京大を出た感想

私は2005年に京都大学法学部に入学し、その後ずるずると学生生活を続け、2010年に卒業しました。だれや留年とか言うた奴、その通りや。3年後に司法試験受かっているから許してくれい。

5年の京大生活は楽しいものでしたし、私自身、それまでの人生では出会うことがなかった人たちと会うことを主眼に生活していたので、とても充実した日々でした。今でも、そのころの友人たちとはかけがえのない関係性を築けています。文理をを問わず多くの友人ができたことは財産であるなと思います。

ただ、京都大学という所はやはり一風変わったところでした。「頭がおかしい」というのが誉め言葉になったりする学校ですし、2005年から2010年という比較的穏やかな時代に学生ができたことはとても僥倖であったなあと今でも思います。震災というビックイベントもなく、社会がのんべんだらりとしていたように思います。押井守がスカイクロラの映画で「無為な日常を生きろ」とメッセージを打ってもそれがある程度響くくらいには社会は穏やかであった時期です。今のようにツイッターなど各種SNSはいまだになく、情報量は現在よりも少ない頃でしたが、ニコニコ動画が出始めたくらいで、youtubeが市民権を獲得するより前。というとても珍しい時期の学生でした。今となっては学生がyoutubeで資金を集めたり、起業したり、クラウドファンディングで資金を集めたりといった経済的活動を普通にやるようになりましたが、私のころはそういう意識の人は少なかったと思います。リブセンスの村上社長が同い年ですが、彼は高校から起業マシーンみたいなマインドセットで生きていた方なので別物でしょう。

そのころの京大生はみな、1990年代よりも穏やかで、お金はあんまりなくて、小さなことでぐちぐち悩んで、自分の将来への設計図がなくて焦燥していたように思います。当時の京大は、おそらく今よりも「自分の人生を自分で決めろ」というスタンスがすごく強かったので、私たちは悩んで悩んでという日々でした。今から思えばもったいない時間の使い方をしていたのかもしれないなと思いますが、あの頃悩んだことが今となってはよい思い出になっているところもあり、今は同じ悩みをしないで済んでいることもあるので、人生は万事塞翁が馬という言葉がしっくりときます。

今となってはラインで頻繁に友人ともやり取りができますが、当時は起動に時間がかかるメールが連絡の主体でしたし、待ち合わせという経験も多かったので、現在よりは実際にかわす言葉の重さが重かったように思います。学生の頃の言葉って人生に残る、ということなのかもしれませんが。

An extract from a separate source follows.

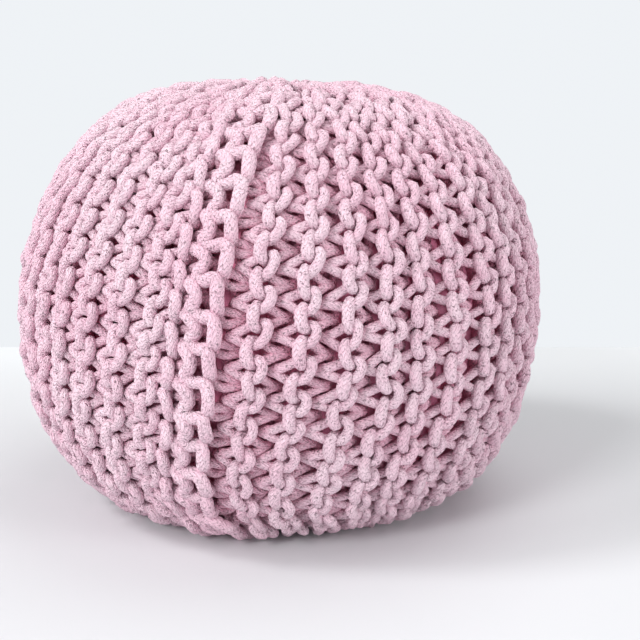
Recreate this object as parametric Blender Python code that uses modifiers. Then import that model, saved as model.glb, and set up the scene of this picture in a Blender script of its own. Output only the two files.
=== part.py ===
# Knitted pouf: a garter-stitch cover of thick cotton cord, sewn up one side with a cord,
# over a filled round casing. Metres, +Z up, standing on z = 0 with its axis on Z, front at -Y.
import math

import bpy
import numpy as np

# Outline of the stuffed cover
DIAMETER = 0.400
HEIGHT = 0.320
WAIST_HEIGHT = 0.146        # height of the widest ring
BASE_RADIUS = 0.100         # flat disc that the pouf stands on
EYE_RADIUS = 0.014          # small opening left where the top is gathered
EYE_DIP = 0.006             # how far the gathered eye lies below the crown
TOP_FULLNESS = 0.76         # exponents of the two outline curves, 1 is an ellipse, less is boxier
BASE_FULLNESS = 0.79
TOP_ROWS = 11               # outline points from the eye to the waist
BASE_ROWS = 8               # outline points from the waist to the base

# Knitting
RIDGES = 45                 # garter ridges round the pouf
RIDGE_DEPTH = 0.005         # from a ridge down to the valley beside it
RIDGE_FADE = 0.035          # length of outline over which the ridges fade out at base and eye
COVER_THICKNESS = 0.018     # thickness of the knitting, ridge to back
TWIST = math.radians(-10)   # lean of the ridges from top to base, against the turn of the axis
LIP_POINTS = 3              # outline points between the two walls round the eye

# Seam
SEAM_AZIMUTH = math.radians(260.4)  # direction of the seam's top end, seen from above
SEAM_PULL = 0.003                   # how much deeper than a valley the seam pulls its channel
SEAM_FADE = 0.120                   # length of outline over which that pull fades at each end
SEAM_CORD_RADIUS = 0.0035
SEAM_TOP_CLEAR = 0.070              # distance of the cord's top end from the pouf's axis
SEAM_BASE_CLEAR = 0.012             # height of the cord's lower end above the floor

GAP = 0.0003                # clearance between neighbouring pieces
SEAM_SEAT = 0.0005          # clearance of the seam cord over its channel, whose facets are skewed


def clear_scene():
    for leftover in list(bpy.data.objects):
        bpy.data.objects.remove(leftover, do_unlink=True)


def cloth_material(name, colour, roughness):
    material = bpy.data.materials.new(name)
    material.use_nodes = True
    shader = material.node_tree.nodes["Principled BSDF"]
    shader.inputs["Base Color"].default_value = (*colour, 1.0)
    shader.inputs["Roughness"].default_value = roughness
    shader.inputs["Metallic"].default_value = 0.0
    return material


def quarter_outline(inner_radius, rise, fullness, rows):
    # A quarter superellipse, its rows at equal angles: the radius falls from the waist's to
    # inner_radius as the height goes from 0 to rise.
    angle = np.linspace(0.0, math.pi / 2, rows)
    radius = inner_radius + (DIAMETER / 2 - inner_radius) * np.cos(angle).clip(0) ** fullness
    return np.column_stack((radius, rise * np.sin(angle)))


def outer_outline():
    # From the eye down to the edge of the base, as (radius, height) rows.
    lip_centre = EYE_RADIUS + COVER_THICKNESS / 2
    top = quarter_outline(lip_centre, HEIGHT - WAIST_HEIGHT, TOP_FULLNESS, TOP_ROWS)[::-1]
    base = quarter_outline(BASE_RADIUS, -WAIST_HEIGHT, BASE_FULLNESS, BASE_ROWS)[1:]
    top[0, 1] -= EYE_DIP
    outline = np.vstack((top, base))
    outline[:, 1] += WAIST_HEIGHT
    return outline


def outline_normals(outline):
    # Unit normals that point away from the filling: level at the waist, upright at both ends.
    along = np.gradient(outline, axis=0)
    normals = np.column_stack((-along[:, 1], along[:, 0]))
    normals /= np.linalg.norm(normals, axis=1, keepdims=True)
    normals[0] = (0.0, 1.0)
    normals[-1] = (0.0, -1.0)
    return normals


def inset_outline(distance):
    outline = outer_outline()
    return outline - outline_normals(outline) * distance


def cover_outline():
    # One closed section of the shell: up the inner wall, over the eye's lip, down the outer wall.
    inner = inset_outline(COVER_THICKNESS)[::-1]
    turn = np.linspace(math.pi * 1.5, math.pi * 0.5, LIP_POINTS + 2)[1:-1]
    half = COVER_THICKNESS / 2
    lip = np.column_stack((EYE_RADIUS + half + half * np.cos(turn),
                           HEIGHT - EYE_DIP - half + half * np.sin(turn)))
    outer = outer_outline()
    outer_foot = np.array([[0.0, 0.0]])
    inner_foot = np.array([[0.0, COVER_THICKNESS]])
    return np.vstack((inner_foot, inner, lip, outer, outer_foot))


def turned(name, outline, steps, collection):
    # A profile in the XZ plane, turned once about Z.
    mesh = bpy.data.meshes.new(name)
    points = [(radius, 0.0, height) for radius, height in outline]
    edges = [(first, first + 1) for first in range(len(points) - 1)]
    mesh.from_pydata(points, edges, [])
    piece = bpy.data.objects.new(name, mesh)
    collection.objects.link(piece)
    screw = piece.modifiers.new("Turn", "SCREW")
    screw.axis = "Z"
    screw.steps = steps
    screw.render_steps = steps
    screw.use_merge_vertices = True
    screw.merge_threshold = 0.0001
    return piece


def relief(outline, fade):
    # Share of full depth at each outline row: all on the sides, none at the base and the eye.
    step = np.linalg.norm(np.diff(outline, axis=0), axis=1)
    distance = np.concatenate(([0.0], np.cumsum(step)))
    from_end = np.minimum(distance, distance[-1] - distance)
    return (from_end / fade).clip(0, 1)


def valley_depth(outline):
    return RIDGE_DEPTH * relief(outline, RIDGE_FADE)


def channel_depth(outline):
    return valley_depth(outline) + SEAM_PULL * relief(outline, SEAM_FADE)


def twist_at(height):
    return TWIST * (HEIGHT - height) / HEIGHT


def knit_cover(collection, material):
    # The turned shell is made a mesh, then its outer wall gets its relief and its lean. Odd
    # columns are valleys, even ones ridges, and the seam's channel takes the place of column 0.
    piece = turned("knit_cover", cover_outline(), 2 * RIDGES, collection)
    evaluated = piece.evaluated_get(bpy.context.evaluated_depsgraph_get())
    mesh = bpy.data.meshes.new_from_object(evaluated)
    piece.modifiers.clear()
    piece.data = mesh
    outline = outer_outline()
    normals = outline_normals(outline)
    valley = valley_depth(outline)
    channel = channel_depth(outline)
    for vertex in mesh.vertices:
        radius = math.hypot(vertex.co.x, vertex.co.y)
        away = np.hypot(outline[:, 0] - radius, outline[:, 1] - vertex.co.z)
        row = int(away.argmin())
        if away[row] > GAP:
            continue
        azimuth = math.atan2(vertex.co.y, vertex.co.x)
        column = round(azimuth / math.pi * RIDGES) % (2 * RIDGES)
        push = 0.0
        if column % 2 == 1:
            push = valley[row]
        if column == 0:
            push = channel[row]
        radius = outline[row, 0] - normals[row, 0] * push
        height = outline[row, 1] - normals[row, 1] * push
        azimuth += twist_at(outline[row, 1])
        vertex.co = (radius * math.cos(azimuth), radius * math.sin(azimuth), height)
    mesh.materials.clear()
    mesh.materials.append(material)
    mesh.shade_smooth()
    return piece


def casing(collection, material):
    # The filled inner bag, one solid, a gap's width inside the cover's inner wall.
    outline = inset_outline(COVER_THICKNESS + GAP)
    top = np.array([[0.0, outline[0, 1]]])
    bottom = np.array([[0.0, outline[-1, 1]]])
    piece = turned("casing", np.vstack((top, outline, bottom)), RIDGES, collection)
    piece.data.materials.append(material)
    return piece


def seam_cord(collection, material):
    # A cord along the seam's channel, from near the eye down to just above the floor.
    outline = outer_outline()
    normals = outline_normals(outline)
    lift = SEAM_CORD_RADIUS + SEAM_SEAT - channel_depth(outline)
    points = []
    for row, (radius, height) in enumerate(outline):
        if radius < SEAM_TOP_CLEAR or height < SEAM_BASE_CLEAR:
            continue
        azimuth = twist_at(height)
        reach = radius + normals[row, 0] * lift[row]
        points.append((reach * math.cos(azimuth), reach * math.sin(azimuth),
                       height + normals[row, 1] * lift[row]))
    curve = bpy.data.curves.new("seam_cord", "CURVE")
    curve.dimensions = "3D"
    curve.bevel_depth = SEAM_CORD_RADIUS
    curve.bevel_resolution = 2
    curve.use_fill_caps = True
    spline = curve.splines.new("POLY")
    spline.points.add(len(points) - 1)
    for point, place in zip(spline.points, points):
        point.co = (*place, 1.0)
    piece = bpy.data.objects.new("seam_cord", curve)
    piece.data.materials.append(material)
    collection.objects.link(piece)
    return piece


def main():
    clear_scene()
    collection = bpy.data.collections.new("knitted_pouf")
    bpy.context.scene.collection.children.link(collection)
    cord = cloth_material("pink_cotton_cord", (0.80, 0.60, 0.68), 0.9)
    lining = cloth_material("deep_pink_cloth", (0.36, 0.09, 0.17), 0.85)
    pieces = (knit_cover(collection, cord), casing(collection, lining), seam_cord(collection, cord))
    for piece in pieces:
        piece.rotation_euler.z = SEAM_AZIMUTH


main()
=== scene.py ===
import math
import bpy
import numpy as np
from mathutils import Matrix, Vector


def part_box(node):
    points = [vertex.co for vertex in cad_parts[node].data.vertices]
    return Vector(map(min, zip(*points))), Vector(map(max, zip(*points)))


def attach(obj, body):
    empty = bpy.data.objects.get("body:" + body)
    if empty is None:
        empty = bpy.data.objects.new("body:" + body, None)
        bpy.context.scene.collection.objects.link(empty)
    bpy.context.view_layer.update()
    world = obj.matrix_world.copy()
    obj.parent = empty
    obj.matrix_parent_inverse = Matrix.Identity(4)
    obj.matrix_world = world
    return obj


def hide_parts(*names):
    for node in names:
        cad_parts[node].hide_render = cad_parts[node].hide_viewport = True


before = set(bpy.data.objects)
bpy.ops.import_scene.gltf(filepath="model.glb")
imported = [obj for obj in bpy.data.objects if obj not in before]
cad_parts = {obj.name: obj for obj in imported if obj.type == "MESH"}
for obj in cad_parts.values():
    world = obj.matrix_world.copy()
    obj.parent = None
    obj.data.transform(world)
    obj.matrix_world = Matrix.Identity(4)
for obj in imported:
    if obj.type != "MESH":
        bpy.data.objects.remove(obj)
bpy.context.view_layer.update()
coverLow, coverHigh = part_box("knit_cover")
print("frame", len(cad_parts), "nodes")

crownRise = 0.0007             # the loops on the crown stand this far over the cover's solid

# The stuffed form that the knitting follows, in metres
form = {
    "width": coverHigh[0] - coverLow[0],
    "height": coverHigh[2] - coverLow[2] + crownRise,
    "waistHeight": 0.146,      # height of the widest ring
    "topFullness": 0.76,       # exponents of the two curves of its side: less is boxier
    "baseFullness": 0.79,
    "baseRadius": 0.098,       # flat disc that it stands on
    "eyeRadius": 0.017,        # where the cover turns in round each gathered eye
    "eyeDip": 0.003,           # how far the crown sinks towards its eye
    "dipRadius": 0.075,        # distance from the axis where it starts to sink
    "lipDrop": 0.016,          # how far the cover goes down into each eye
    "lipFlare": 0.7,           # and how far in, in lip drops
    "softening": 41,           # outline points that its outward direction is averaged over
    "floorGap": 0.0003,        # no cord lies lower than this
}


def smooth(low, high, value):
    # 0 below low, 1 above high, and an even S between
    t = np.clip((value - low) / (high - low), 0, 1)
    return t * t * (3 - 2 * t)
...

そして、京大の特性として、頭がいい人がとても尊敬させる大学でした。天才の種類(理学部には理学部の天才がおり、法学部には法学部の天才がいました。ほかの学部でもそうでしょう)は色々でしたが、別格という人たちはやはり周りの尊敬と羨望を集めていたように思います。別格の方々は今でも大学で研究者になっていたり、企業でバリバリ働いていたりと道は様々ですが、さすがに体を壊すことがなければ幸せに家庭を築いて、忙しい中でも人生を謳歌しているようです。とはいえ、それはfacebookの上澄みを見ただけのことなので、実際にはみんな頑張っているんだろうなと病身の私としては「がんばえー」くらいのスタンスなんですけど。

アタマの良い人たちといい時間を過ごしたことは京大を出た良い感想でした。ただ、意志が強い人でないと漫然と過ごしてしまう大学であることも確かです。18歳前後の若者にそれを求めるのは酷かもしれませんが、大学ではこれを頑張る、ただ、状況に合わせて進路を変更することはいとわない!くらいの決意と柔軟性がある人にはとても向いている大学ではないかと思います。

そして、京大は場所が京都にあるというのもとてもいいところです。東京に18歳からもまれる、というのは若者にとって厳しいところがあります。東大以外の旧帝大の人たちとお話しすると、やはり独特の穏やかさがあるんですよね。その穏やかさは私も好むところですし、周りの人をほっとさせるいいところなのではないかなあと思います。もちろん人によりますが。

現在、京大のころを思い出しながら小説を書いているので、そのような雑感を思いました。